# Thera Tubing Vs Chinese Tubing



## DaveSteve (May 16, 2012)

If this is a beat up topic please forgive me and send me the link to the thread.
I could not find it.

I don't have experience with thera tubing nor chinese tubing yet.
I wonder how they compare to each other.
I like to do some tests for me in July when I get access to a chrony but before I buy some thera tubing I like to hear your opinion.
Is it worth go give it a try or should I not bother and go with 1842 and 1745?
Ammo would be 15mm marbles, 3/8" steel, 1/2" steel. Draw lenth 31".

P.S. I will get some TBG too - but I also like tubing.


----------



## Hrawk (Oct 25, 2010)

See THIS thread for size comparisons

See THIS thread for some great info on the smaller Chinese tubes


----------



## Henry the Hermit (Jun 2, 2010)

There is plenty of information on Chinese tubes. I did some extensive testing of 1842 and 2040.
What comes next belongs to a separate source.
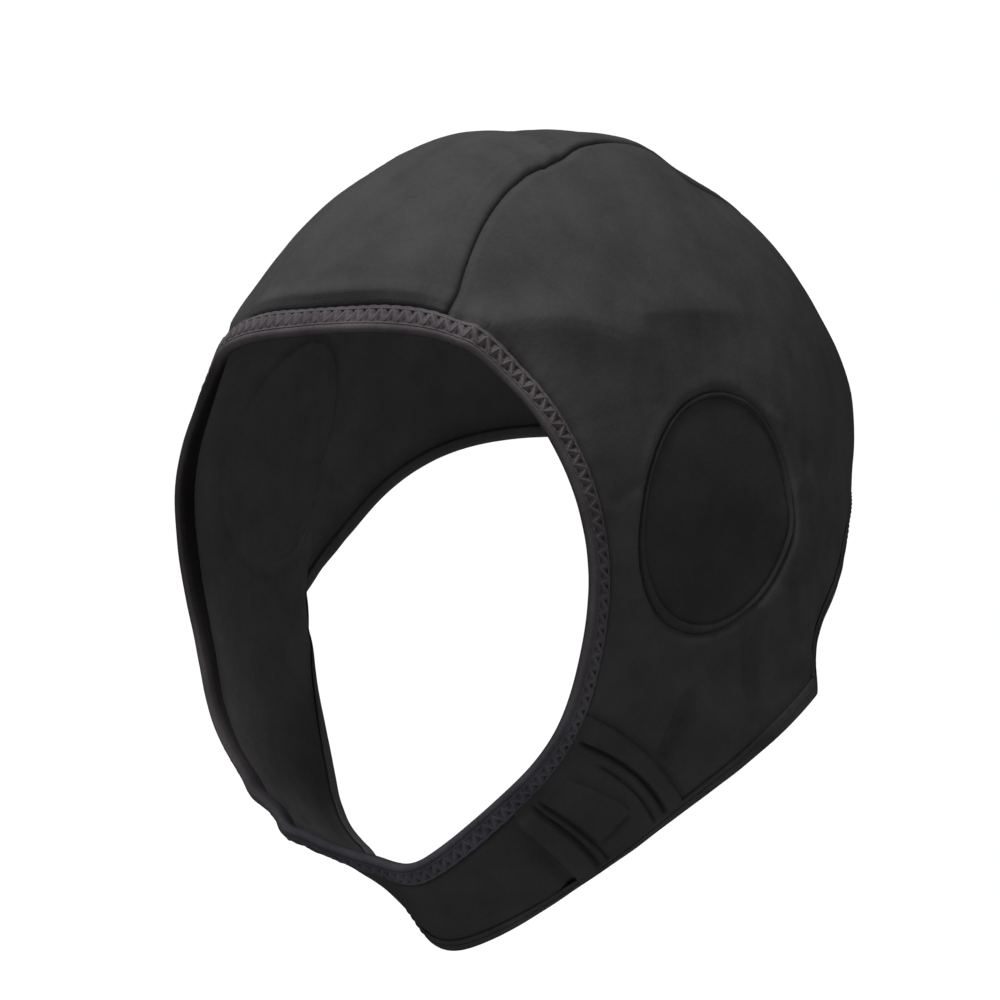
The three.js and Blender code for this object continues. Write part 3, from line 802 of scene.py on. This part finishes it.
def crown_piece():
    rib, along = panel_grid(lambda t: right_seam(t) - ROUND, left_seam, 76, 230, 1.6)
    points, outward = cloth_frame(rib, along)
    lift = binding_tuck(rib, along)
    for seam in (left_seam(along), right_seam(along) - ROUND):
        near = rib_distance(rib, along, seam)
        lift += seam_dip(near, along * SIDE_RUN, 1.1, 0.45, 0.2) + ridges(near, BESIDE_CROWN_SEAM)
    cloth_piece("centre_cloth", "centre_panel", PANEL_CLOTH, points, two_faces(points, outward, lift),
                paler=np.ones_like)


crown_piece()

SIDE_RIBS = {1: (2.0, 5.2), -1: (10.8, 14.0)}  # ribs that each ear lies between


def find_on_side(targets, side):
    """Rib and along of the points of one side whose y and z are the targets."""
    rib, along = np.meshgrid(np.linspace(*SIDE_RIBS[side], 90), np.linspace(0.03, 0.97, 90), indexing="ij")
    rib, along = rib.ravel(), along.ravel()
    seen = surface(rib, along)[:, 1:]
    start = [((seen - target) ** 2).sum(1).argmin() for target in targets]
    u, t = rib[start], along[start]
    for _ in range(6):
        off = surface(u, t)[:, 1:] - targets
        by_u = (surface(u + NUDGE, t)[:, 1:] - off - targets) / NUDGE
        by_t = (surface(u, t + NUDGE)[:, 1:] - off - targets) / NUDGE
        spread = by_u[:, 0] * by_t[:, 1] - by_u[:, 1] * by_t[:, 0]
        u = u - (off[:, 0] * by_t[:, 1] - off[:, 1] * by_t[:, 0]) / spread
        t = t - (by_u[:, 0] * off[:, 1] - by_u[:, 1] * off[:, 0]) / spread
    return u, t


EAR_SECTORS, EAR_RINGS = 150, 22  # round the oval, and from its middle to its groove
EAR_GROOVE_WIDTH = 0.5
EAR_GROOVE = ((0.75, -1.3), (0.5, -1.25), (0.2, -0.7), (0.0, -0.42))  # share inward, lift
EAR_LIP = ((0.35, -0.2), (0.7, -0.22), (1.0, -0.5))  # share outward, lift
EAR_FLANGE = ((0.25, -1.3, -1.55), (0.7, -1.3, -1.42))  # millimetres outward, lift, lift below


def ear_rings(angle):
    """Rings round the ear as shares of its oval, with their lifts above and below: a taut middle,
    a sewn groove, a folded lip that is widest at the lower front, and a flange."""
    lip = 0.8 + 1.3 * near_angle(angle, LOWEST_FRONT, 0.85)
    seam = 1 - (lip + EAR_GROOVE_WIDTH) / EAR_RADIUS
    rings = []
    for share in np.arange(1, EAR_RINGS + 1) / EAR_RINGS:
        rings.append((seam * share, 0.25 * math.cos(share * 1.5) - 0.75 - 0.45 * share**6, EAR_INSIDE))
    for inward, lift in EAR_GROOVE:
        rings.append((seam + EAR_GROOVE_WIDTH * (1 - inward) / EAR_RADIUS, lift, EAR_INSIDE))
    for share, lift in EAR_LIP:
        rings.append((seam + (EAR_GROOVE_WIDTH + (lip - 0.1) * share) / EAR_RADIUS, lift, EAR_INSIDE))
    for outward, lift, under in EAR_FLANGE:
        rings.append((1 + outward / EAR_RADIUS, lift, under))
    rows = [np.broadcast_arrays(*ring, angle)[:3] for ring in rings]
    return np.moveaxis(np.array(rows), 1, 0)


def disc_faces(rings, sectors):
    """Faces of a closed disc: a hub point and rings of points on top, and the same below."""
    count = 1 + rings * sectors
    step = np.arange(sectors)
    turned = (step + 1) % sectors
    ring = np.arange(rings - 1)[:, None] * sectors + 1
    here, there = ring + step, ring + turned
    faces = np.stack([here, here + sectors, there + sectors, there], -1).reshape(-1, 4)
    hub = np.stack([0 * step, here[0], there[0]], 1)
    last = (rings - 1) * sectors + 1
    wall = np.stack([last + step, last + step + count, last + turned + count, last + turned], 1)
    return [faces, faces[:, ::-1] + count, wall, hub, hub[:, ::-1] + count]


def with_hub(middle, rings):
    return np.concatenate([[middle], rings.ravel()])


def ear_piece(name, node, side):
    """Thin cloth in the oval."""
    angle = np.linspace(0, 2 * math.pi, EAR_SECTORS, endpoint=False)
    radius, lift, under = ear_rings(angle)
    shorter, longer = radius * EAR_LENGTH * np.cos(angle), radius * EAR_HEIGHT * np.sin(angle)
    y = EAR_MIDDLE[side] + shorter * math.cos(EAR_TILT) - longer * math.sin(EAR_TILT)
    z = EAR_Z + shorter * math.sin(EAR_TILT) + longer * math.cos(EAR_TILT)
    targets = np.stack([with_hub(EAR_MIDDLE[side], y), with_hub(EAR_Z, z)], 1)
    points, outward = cloth_frame(*find_on_side(targets, side))
    base = relief(points)
    outer = raised(points, outward, base + with_hub(lift[0, 0], lift))
    inner = raised(points, outward, base + with_hub(under[0, 0], under))
    # The inner face takes the paler second tones, painted fill light; the outer face is a little paler
    # towards its rim
    paler = with_hub(0, 0.1 * np.clip(radius, 0, 1) ** 4)
    tone = np.concatenate([paler, np.ones(len(inner))])
    new_piece(name, np.concatenate([outer, inner]), disc_faces(*radius.shape), EAR_CLOTH, (node,),
              np.tile(targets, (2, 1)), tone)


ear_piece("left_ear_cloth", "left_ear_panel", 1)
ear_piece("right_ear_cloth", "right_ear_panel", -1)


# Bindings
def ring_stations(edge, count):
    """Ribs at equal steps along an edge of the hood, with the edge's length."""
    rib = np.linspace(0, ROUND, 6001)
    length = path_length(surface(rib, edge))
    return np.interp(np.linspace(0, length[-1], count, endpoint=False), length, rib), length[-1]


# Round a binding's section: millimetres in from the edge, and out from the cloth. The first
# part is its outer layer, then the rolled edge, then its inner layer.
FACE_SECTION = [(5.72, 0.02), (5.6, 0.42), (5.3, 0.58), (4.95, 0.5), (4.5, 0.68), (3.9, 0.76), (3.3, 0.8),
                (2.7, 0.76), (2.1, 0.66), (1.7, 0.5), (1.4, 0.6), (1.0, 0.8), (0.6, 0.66), (0.2, 0.2),
                (0.0, -0.8), (0.2, -1.7), (0.7, -2.25), (1.6, -2.4), (3.2, -2.36), (4.8, -2.4),
                (5.4, -2.3), (5.55, -1.95), (5.3, -1.7), (3.5, -1.62), (2.2, -1.6), (1.7, -1.2),
                (1.7, -0.5), (2.2, -0.1), (3.5, -0.06), (5.3, -0.1)]
NECK_SECTION = [(3.9, 0.0), (3.78, 0.36), (3.5, 0.5), (3.0, 0.42), (2.5, 0.6), (1.9, 0.68), (1.4, 0.6),
                (0.9, 0.7), (0.4, 0.5), (0.1, 0.0), (0.0, -0.8), (0.15, -1.6), (0.6, -2.1), (1.6, -2.2),
                (2.9, -2.18), (3.5, -2.1), (3.6, -1.8), (3.3, -1.62), (2.4, -1.6), (1.5, -1.5),
                (1.3, -1.1), (1.3, -0.5), (1.6, -0.12), (2.6, -0.08), (3.5, -0.1)]
STITCH, NECK_STITCH = 3.6, 2.6  # lengths of one zigzag and one lock stitch
FACE_STATIONS, NECK_STATIONS = 1760, 1300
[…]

I have also used a lot of Theraband Yellow, Red, and Green tubes, and plan a comparison of the three in the near future. As for comparison with Chinese tubes, they are very different types of tubes. Chinese tubes are MUCH faster than Theratube, although it is possible to get a lot of power out of Theratube, just not a lot of speed. I have seen over 360 fps with Chinese tubes, but ~250 fps is the best I've done with Theratube. My favorite Theratube setup is pseudo tapered (4:3 ratio) Yellow and it is good for 220 fps with .429 lead. The same setup in Red is good for 220 fps with .495 lead. I haven't tried Green in that configuration, because I don't believe my 69 year old muscles will be able to pull it. If you want power, start with Yellow and if that proves too easy a pull, move to Red or Green. If you want light pull, and good velocity, try the Chinese tubes.


----------



## treefork (Feb 1, 2010)

Good stuff Henry!


----------



## DaveSteve (May 16, 2012)

Thanks guys. It sure will help me.


----------



## DaveSteve (May 16, 2012)

Hey Henry
Just finished your 'pseudo tapering' with a smaller size catheter tubing I sill had.
I'm impressed. Works great.
I still have to work on the ratio you're talking about.


----------